Today, he’s still going strong, having raised more than $5 million for the association in nearly 50 years.
“I discovered that if you want people to help you, you have to ask them, and it’s so easy to ask them if you feel strongly about an organization,” Bob said. “The personal contact produced the best results, and in my opinion, the personal way produces the same results today.”
Bob’s commitment to volunteering began early in his career. He was working in the legal department of a power company in 1953 when his boss encouraged him to join the Jaycees.

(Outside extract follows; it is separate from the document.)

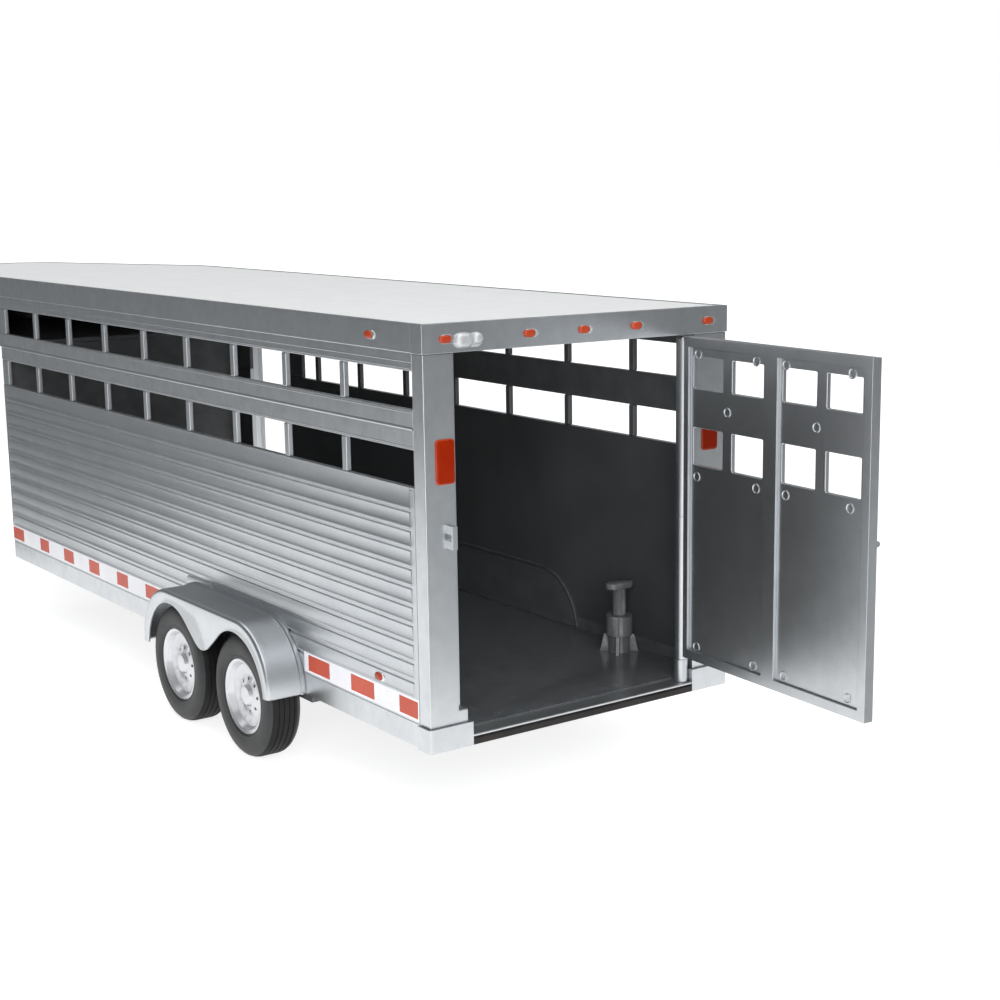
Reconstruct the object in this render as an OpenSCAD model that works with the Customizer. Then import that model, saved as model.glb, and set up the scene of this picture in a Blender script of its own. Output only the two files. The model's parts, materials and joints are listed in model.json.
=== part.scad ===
// Scale model of a gooseneck livestock trailer at 1:20, in millimetres.
// +X points forward to the hitch, +Y to the left side, +Z up.
// The origin is the centre of the ball socket under the gooseneck.
// Inside the modules, x = 0 is the rear face of the rear posts and z = 0 the underside of the rails.

/* [Body] */
// Width of the body over its side walls
body_w = 106.7; // [88:0.1:130]
// Length of the lower body, from the rear posts to the front wall
body_l = 320.6; // [265:0.1:390]
// Height of the body, from the underside of its rails to the top of the roof fascia
body_h = 116.4; // [100:0.1:140]
// Thickness of the moulded walls
wall_t = 1.8; // [1.4:0.1:2.4]
// Top of the floor above the underside of the rails
floor_z = 3.5; // [3:0.1:5]
// Thickness of the floor plate
floor_t = 2; // [1.2:0.1:2.4]
// Height of the plain bottom rails
rail_h = 7; // [6:0.1:9]

/* [Gooseneck] */
// Length of the gooseneck ahead of the front wall
nose_l = 125.4; // [105:0.1:150]
// Depth of the gooseneck, from the fascia's top to its underside
nose_depth = 28.4; // [26:0.1:36]
// Angle of the tapered sides in plan
nose_taper = 25; // [20:1:30]
// Radius of the rounded tip in plan
nose_tip_r = 15.1; // [10:0.1:20]
// Radius of the bend between the straight and the tapered side
nose_bend_r = 40; // [30:1:50]
// Distance of the hitch ball behind the gooseneck's tip
ball_back = 26; // [20:0.5:40]
// Height of the hitch ball's centre above the underside of the rails
ball_z = 22.8; // [18:0.1:30]
// Radius of the socket that takes the hitch ball
socket_r = 2.6; // [2:0.1:3.2]
// Depth of that socket
socket_deep = 6; // [5:0.1:8]
// Outer radius of the neck tube
neck_r = 3.4; // [3:0.1:4.5]
// Radius of the coupler's stem in the neck tube
stem_r = 2.5; // [1.8:0.1:2.8]

/* [Roof] */
// Height of the roof fascia
fascia_h = 7.9; // [6:0.1:10]
// Distance that the fascia stands proud of the walls
fascia_proud = 0.3; // [0.2:0.05:0.6]
// Thickness of the fascia
fascia_t = 1.4; // [1:0.1:1.8]
// Thickness of the roof panel
roof_t = 1.6; // [1.2:0.1:2.4]
// Distance of the roof panel's top below the fascia's top
roof_sunk = 0.2; // [0.1:0.05:0.6]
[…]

He did and eventually became the civic organization’s national president.
In 1968, he had just started a bank job in Des Moines, when Curly Hultman, his friend and the U.S. attorney for the Northern District of Iowa, called and asked if he’d raise money for the American Heart Association.
Bob agreed, a commitment that started out by raising funds in local church basements and has since taken him as far as Geneva, Barcelona and Seoul.
The more volunteer experience he gained, the more he was asked to do, taking on a variety of local and national roles for the association. It seemed he couldn’t spread himself too thin, and today he stays busy volunteering with a handful of organizations.
Bob supports the organization in other ways. He and his wife Mariann have included the American Heart Association in their will.
Long ago, he adopted the Jaycees’ creed.
“Service to humanity is the best work of life,” Bob said. “I’ve always tried to follow that.”